Here are a couple of reflections from people who were actually there:
THIS PIECE is from Dr. David Watson, who was my Greek Professor in Seminary at SMU, who is now dean of one of our Methodist seminaries (United Seminary), and who has become an important voice for classical Christian orthodoxy.
This is a great piece you should read.
Then there is this video from The Good News renewal and reform group that was at GC representing "Biblical, orthodox, classical, Wesleyan faith" in The United Methodist Church.
** While some use "evangelical" and "fundamentalist" as synonymous, I believe this misses some important distinctions and leads to confusion and ignorance rather than clarity and understanding.
Not all conservatives are "ultra-conservative."
Indeed United Methodist "conservatives" support the ordination of women, while fundamentalists do not.
United Methodist evangelicals say that God loves all people, Christ died for all people, and all people are welcome in our churches, while "ultra-conservatives" (of the Westboro Baptist Church sort) carry signs saying that God hates homosexual people.

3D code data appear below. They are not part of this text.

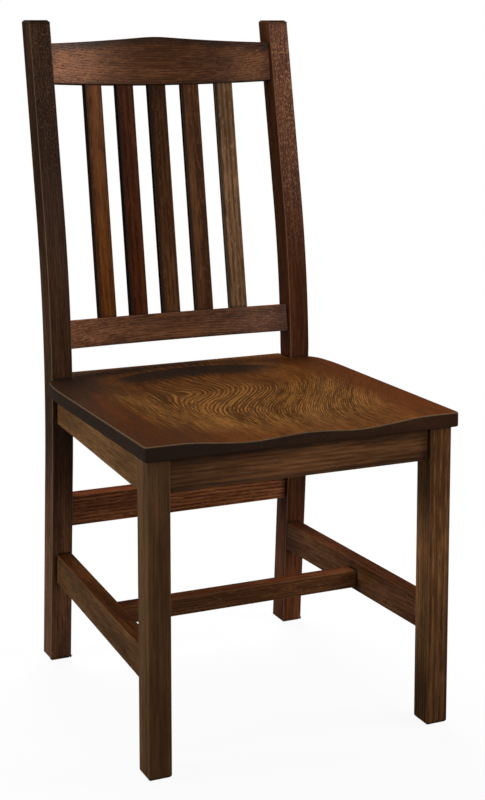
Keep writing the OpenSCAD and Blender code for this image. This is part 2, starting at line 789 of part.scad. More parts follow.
module corner_block_screws() {
    color(steel_grey) from_front() {
        both_ends() at_front_corner_screw() wood_screw(front_corner_depth + screw_bite);
        both_ends() at_rear_corner_screw() wood_screw(rear_corner_depth + screw_bite);
    }
}

module seat_screws() {
    color(steel_grey) from_front() all_seat_screws() wood_screw(block_h + screw_bite);
}

rear_post("left");  // rear_post_left
rear_post("right");  // rear_post_right
front_leg("left");  // front_leg_left
front_leg("right");  // front_leg_right
crest_rail();
lower_back_rail();
back_slat(1);  // back_slat_1
back_slat(2);  // back_slat_2
back_slat(3);  // back_slat_3
back_slat(4);  // back_slat_4
back_slat(5);  // back_slat_5
seat();
front_apron();
rear_apron();
side_apron("left");  // side_apron_left
side_apron("right");  // side_apron_right
side_stretcher("left");  // side_stretcher_left
side_stretcher("right");  // side_stretcher_right
cross_stretcher();
rear_stretcher();
front_block("left");  // corner_block_front_left
front_block("right");  // corner_block_front_right
rear_block("left");  // corner_block_rear_left
rear_block("right");  // corner_block_rear_right
corner_block_screws();
seat_screws();
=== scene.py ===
# %% [markdown]
# A mission dining chair in stained oak: square sticks, five upright slats and a saddle seat. The
# joiner's model comes first and nothing on it moves, since every piece already has its size and its
# place. What is added here is what a finisher would add: the edges are eased, the seat is carved
# smooth, and the wood gets its grain, stain and lacquer. Blender counts in metres and a maker in
# millimetres, so MM turns one into the other.

# %% Load the chair
import json
import math
import random

import bmesh
import bpy
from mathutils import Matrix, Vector
from mathutils.bvhtree import BVHTree

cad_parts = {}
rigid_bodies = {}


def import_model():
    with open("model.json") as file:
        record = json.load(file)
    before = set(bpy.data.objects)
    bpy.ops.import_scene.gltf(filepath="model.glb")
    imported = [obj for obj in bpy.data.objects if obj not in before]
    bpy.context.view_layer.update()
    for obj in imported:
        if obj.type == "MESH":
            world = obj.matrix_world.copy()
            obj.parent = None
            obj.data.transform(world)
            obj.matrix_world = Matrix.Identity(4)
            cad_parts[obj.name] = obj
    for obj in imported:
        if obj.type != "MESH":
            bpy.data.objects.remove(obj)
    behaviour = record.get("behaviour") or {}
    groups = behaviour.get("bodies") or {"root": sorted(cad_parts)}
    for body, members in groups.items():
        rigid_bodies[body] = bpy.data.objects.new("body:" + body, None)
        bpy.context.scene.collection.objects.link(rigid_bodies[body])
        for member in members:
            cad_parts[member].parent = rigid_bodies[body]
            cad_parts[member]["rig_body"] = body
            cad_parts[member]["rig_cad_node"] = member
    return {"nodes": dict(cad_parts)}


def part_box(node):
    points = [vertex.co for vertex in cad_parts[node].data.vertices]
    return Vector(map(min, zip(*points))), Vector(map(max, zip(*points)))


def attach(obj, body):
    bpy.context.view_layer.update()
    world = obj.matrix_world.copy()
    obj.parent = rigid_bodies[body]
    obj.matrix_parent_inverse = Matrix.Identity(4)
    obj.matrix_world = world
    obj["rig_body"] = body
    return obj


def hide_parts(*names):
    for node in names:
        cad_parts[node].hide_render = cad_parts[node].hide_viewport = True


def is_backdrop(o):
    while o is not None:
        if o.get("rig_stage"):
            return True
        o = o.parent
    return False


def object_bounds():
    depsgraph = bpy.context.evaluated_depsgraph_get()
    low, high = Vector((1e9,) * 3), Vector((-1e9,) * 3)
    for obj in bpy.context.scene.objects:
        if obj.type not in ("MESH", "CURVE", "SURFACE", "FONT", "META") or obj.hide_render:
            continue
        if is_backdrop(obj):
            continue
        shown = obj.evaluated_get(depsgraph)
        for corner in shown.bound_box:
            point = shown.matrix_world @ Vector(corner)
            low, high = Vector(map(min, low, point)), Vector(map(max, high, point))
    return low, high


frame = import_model()
chair_low, chair_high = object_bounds()
MM = 0.001
print("chair", [round(side, 3) for side in chair_high - chair_low], "m")

# %% [markdown]
# The camera stands in front of the chair, well to its left and about as high as its crest. It could
# be aimed by eye, but then edges that run away from the eye would meet in the wrong place. So its
# place, turn and lens come from a fit to the corners of the chair in the picture. The lens is
# shifted, as on a view camera, so that the chair fills an upright frame. It is set first, so that
# every later step can be looked at through it.

# %% Camera
camera_place = (-0.976425, -2.221441, 1.00843)
camera_tilt_down = math.radians(7.531)
camera_turn = math.radians(24.449)
lens_length = 73.427
lens_shift = -0.2
camera_data = bpy.data.cameras.new("camera")
camera_data.lens = lens_length
camera_data.shift_y = lens_shift
camera = bpy.data.objects.new("camera", camera_data)
camera.location = camera_place
camera.rotation_euler = (math.pi / 2 - camera_tilt_down, 0, -camera_turn)
bpy.context.scene.collection.objects.link(camera)
bpy.context.scene.camera = camera
print("lens", round(lens_length, 1), "mm")

# %% [markdown]
# The sticks and the seat are finished on copies of themselves, and the joiner's own are left as they
# were measured. A mesh that comes out of CAD is a heap of loose triangles, each with its own corners,
# while a bevel needs real edges between real faces. So the copy's corners are merged, and triangles
# that lie in one plane are dissolved into one face. An operator works on all that is selected, which
# is why everything is deselected before the copy is made.

# %% Copy a piece
merge_reach = 0.001 * MM
flat_turn = math.radians(0.1)


def copy_of(node):
    bpy.ops.object.select_all(action="DESELECT")
    source = frame["nodes"][node]
    source.select_set(True)
    bpy.context.view_layer.objects.active = source
    bpy.ops.object.duplicate()
    piece = bpy.context.object
    piece.name = node + "_finished"
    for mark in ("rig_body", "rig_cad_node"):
        if mark in piece:
            del piece[mark]
    piece.parent = None
    bpy.ops.object.mode_set(mode="EDIT")
    bpy.ops.mesh.select_all(action="SELECT")
    bpy.ops.mesh.remove_doubles(threshold=merge_reach)
    bpy.ops.mesh.dissolve_limited(angle_limit=flat_turn)
    bpy.ops.mesh.select_all(action="DESELECT")
    bpy.ops.object.mode_set(mode="OBJECT")
    return piece


print(len(frame["nodes"]), "pieces stand ready to be copied")

# %% [markdown]
# No edge of a finished chair is knife sharp: the maker takes each arris off with a stroke of a block
# plane and some abrasive paper. But the shoulder of a joint has to stay crisp to close, so an edge
# is eased only where nothing touches it. Edges could be picked by hand, one by one. Here the middle
# of each edge is held against the surfaces of the neighbouring pieces, and a BVH tree, which sorts a
# mesh's faces by place, answers quickly whether one of them is within reach.

# %% Tell a free edge from a joint
touch_room = 0.45 * MM
boxes = {node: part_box(node) for node in frame["nodes"]}


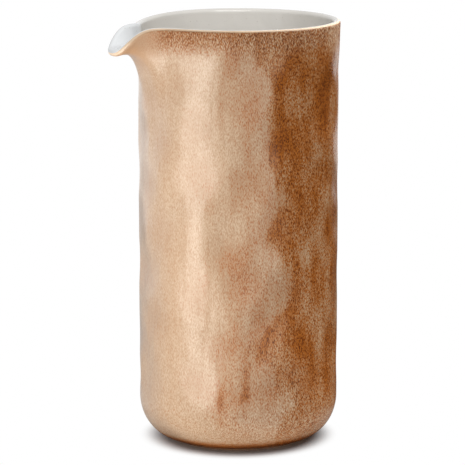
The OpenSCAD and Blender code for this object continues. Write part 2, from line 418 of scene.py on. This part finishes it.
def inside_line(coat, crown, lip, wall, heel):
    """Profile of the inside from the seam over the crown, down the wall and to the axis, with a
    coat of this depth on it, and with this many rows of points in its crown, lip, wall and heel."""
    crown_r = wall_t / 2 + coat
    line = [(centre_r + crown_r * math.cos(a), rim_z + crown_r * math.sin(a), 0.0, 1.0)
            for a in [seam_a] + steps(seam_a, math.pi, crown)[:-1]]
    heel_z = floor_z + inner_heel_r
    for z in [rim_z] + steps(rim_z, lip_foot_z, lip) + steps(lip_foot_z, heel_z, wall):
        line.append((inner_r - coat, z, 0.0, 0.0))
    bottom_r = inner_r - inner_heel_r
    for a in steps(0.0, math.pi / 2, heel):
        line.append((bottom_r + (inner_heel_r - coat) * math.cos(a),
                     heel_z - (inner_heel_r - coat) * math.sin(a), 0.0, 0.0))
    return line + [(bottom_r * share, floor_z + coat, 0.0, 0.0) for share in (0.66, 0.33, 0.0)]


def material(name):
    """A new node material, with its tree and its Principled shader."""
    made = bpy.data.materials.new(name)
    made.use_nodes = True
    return made, made.node_tree, made.node_tree.nodes["Principled BSDF"]


def on_object(tree):
    """Where each point lies on its piece."""
    return through(tree, "ShaderNodeTexCoord", {}, "Object")


def noise(tree, across, upright, detail=2.0, roughness=0.5):
    """Clouds from 0 to 1 about 0.5, this many to the metre across the piece and up it."""
    where = through(tree, "ShaderNodeMapping",
                    {"Vector": on_object(tree), "Scale": (across, across, upright)})
    return through(tree, "ShaderNodeTexNoise",
                   {"Vector": where, "Scale": 1.0, "Detail": detail, "Roughness": roughness})


def blended(share, low, high):
    """The colour between low and high at this share."""
    low, high = [part if isinstance(part, Flow) else (*part, 1.0) for part in (low, high)]
    return through(share.tree, "ShaderNodeMix", {0: share, 6: low, 7: high}, 2, data_type="RGBA")


def uneven(heights, lift):
    """The slope of a surface with these heights, times this lift in metres, on a smooth mesh."""
    return through(heights.tree, "ShaderNodeBump", {"Height": heights, "Distance": lift})


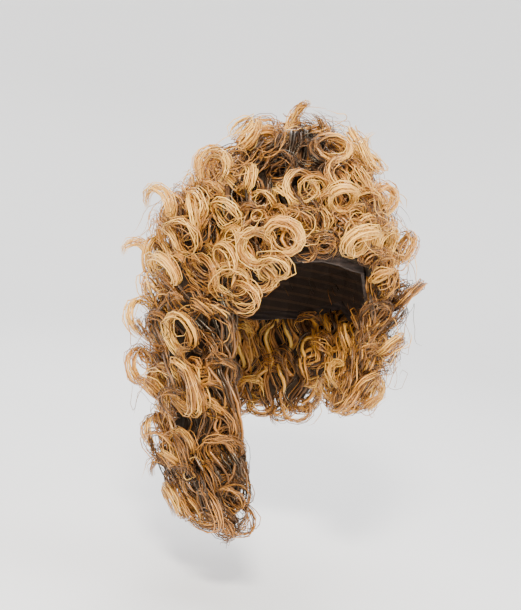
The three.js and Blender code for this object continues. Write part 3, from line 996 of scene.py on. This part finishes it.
studio = {
    "floor": -0.40, "paper": (0.94, 0.94, 0.94), "darker": 0.97, "grain": 3, "flat": 1.6, "rise": 4.0,
    "height": 3.5, "rings": 24, "spokes": 64, "sky": (0.92, 0.94, 1.0, 1), "skyStrength": 0.5,
}
lights = {
    # place, aim, size, power and colour
    "key": ((-0.7, -1.5, 1.0), (0, 0, -0.08), 0.35, 72, (1.0, 0.95, 0.87)),
    "fill": ((1.3, -1.2, 0.4), (0, 0, -0.12), 0.8, 16, (0.96, 0.98, 1.0)),
    "rim": ((0.4, 1.4, 1.2), (0, 0, -0.05), 0.8, 26, (1, 1, 1)),
    "top": ((0, 0.2, 2.6), (0, 0, 0), 2.6, 62, (1, 1, 1)),
}


def paperBowl():
    # a round sheet of paper that rises evenly all round, so that no edge shows
    rings, spokes = studio["rings"], studio["spokes"]
    corners, faces = [(0, 0, studio["floor"])], []
    for j in range(1, rings + 1):
        t = j / rings
        radius = studio["rise"] * t
        lift = studio["height"] * ease((radius - studio["flat"]) / (studio["rise"] - studio["flat"])) ** 1.5
        for i in range(spokes):
            turn = 2 * math.pi * i / spokes
            corners.append((radius * math.cos(turn), radius * math.sin(turn), studio["floor"] + lift))
    for i in range(spokes):
        k = (i + 1) % spokes
        faces.append((0, 1 + i, 1 + k))
        for j in range(rings - 1):
            a, b = 1 + j * spokes, 1 + (j + 1) * spokes
            faces.append((a + i, b + i, b + k, a + k))
    mesh = bpy.data.meshes.new("paper")
    mesh.from_pydata(corners, [], faces)
    for face in mesh.polygons:
        face.use_smooth = True
    material, start, shader = newMaterial("palePaper", {"Roughness": 0.9})
    place = start.put("ShaderNodeTexCoord", {}, {}, "Object")
    grain = start.put("ShaderNodeTexNoise", {}, {
        "Vector": place, "Scale": studio["grain"], "Detail": 2}, "Fac")
    colour = start.put("ShaderNodeMix", {"data_type": "RGBA"}, {
        0: grain, 6: (*studio["paper"], 1), 7: (*(c * studio["darker"] for c in studio["paper"]), 1)}, 2)
    colour.into(shader.inputs["Base Color"])
    mesh.materials.append(material)
    thing = bpy.data.objects.new("paper", mesh)
    bpy.context.scene.collection.objects.link(thing)


def areaLight(name, place, aim, size, power, colour):
    light = bpy.data.lights.new(name, "AREA")
    light.shape = "DISK"
    light.size = size
    light.energy = power
    light.color = colour
    thing = bpy.data.objects.new(name, light)
    thing.location = place
    thing.rotation_euler = (Vector(aim) - Vector(place)).to_track_quat("-Z", "Y").to_euler()
    bpy.context.scene.collection.objects.link(thing)


def sky():
    world = bpy.data.worlds.new("studio")
    bpy.context.scene.world = world
    world.use_nodes = True
    background = world.node_tree.nodes["Background"]
    background.inputs["Color"].default_value = studio["sky"]
    background.inputs["Strength"].default_value = studio["skyStrength"]


shot = {
    "azimuth": -20, "elevation": 7, "roll": 8, "distance": 1.5, "width": 0.521,
    "target": (0, 0, -0.110), "shift": (-0.0225, 0),  # the target's place off the middle of the picture
    "sensor": 36,
}


def photoCamera():
    turn, rise, roll = (math.radians(shot[k]) for k in ("azimuth", "elevation", "roll"))
    right = Vector((math.cos(turn), math.sin(turn), 0))
    ahead = Vector((-math.sin(turn) * math.cos(rise), math.cos(turn) * math.cos(rise), -math.sin(rise)))
    up = right.cross(ahead)
    tiltedRight = right * math.cos(roll) + up * math.sin(roll)
    tiltedUp = up * math.cos(roll) - right * math.sin(roll)
    target = Vector(shot["target"]) + tiltedRight * shot["shift"][0] + tiltedUp * shot["shift"][1]
    data = bpy.data.cameras.new("camera")
    data.sensor_fit = "HORIZONTAL"
    data.sensor_width = shot["sensor"]
    data.lens = shot["sensor"] * shot["distance"] / shot["width"]
    thing = bpy.data.objects.new("camera", data)
    axes = [tiltedRight, tiltedUp, -ahead]
    place = target - ahead * shot["distance"]
    thing.matrix_world = Matrix([[*(axis[i] for axis in axes), place[i]] for i in range(3)] + [[0, 0, 0, 1]])
    bpy.context.scene.collection.objects.link(thing)
    bpy.context.scene.camera = thing


print("set the studio and the camera")
paperBowl()
for name, values in lights.items():
    areaLight(name, *values)
sky()
photoCamera()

United Methodist traditionalists believe in ecumenism, that is, seeking deeper cooperation and unity with other Christian denominations, while fundamentalists generally see all Christians who do not belong to their own little group as gross heretics, filled with spiritual darkness.
United Methodist evangelicals believe in the benefits of education and the academic study of Scripture, and are open to spiritual, allegorical, and other kinds of non-literal interpretations, while fundamentalists tend to insist that every word be interpreted in a "literal" sense regardless of genre differences within Scripture.
United Methodist traditionalists believe in using the whole Tradition of the universal ("catholic") church to help us rightly interpret Scripture, while fundamentalists generally pour scorn of "traditions" of any sort (without realizing that this basic outlook is itself a tradition) - therefore orthodox United Methodists cherish the ancient Creeds while fundamentalists reject them as "Romish corruptions".
While fundamentalists emphasize legalistic purity, evangelical Methodists seek to balance the call to holiness and justice with the message of mercy and grace.
There are many more distinctions one could make between United Methodist evangelicals/traditionalists/orthodox and fundamentalists, but the point is we should be careful how we use these labels if we care about both clarity and charity.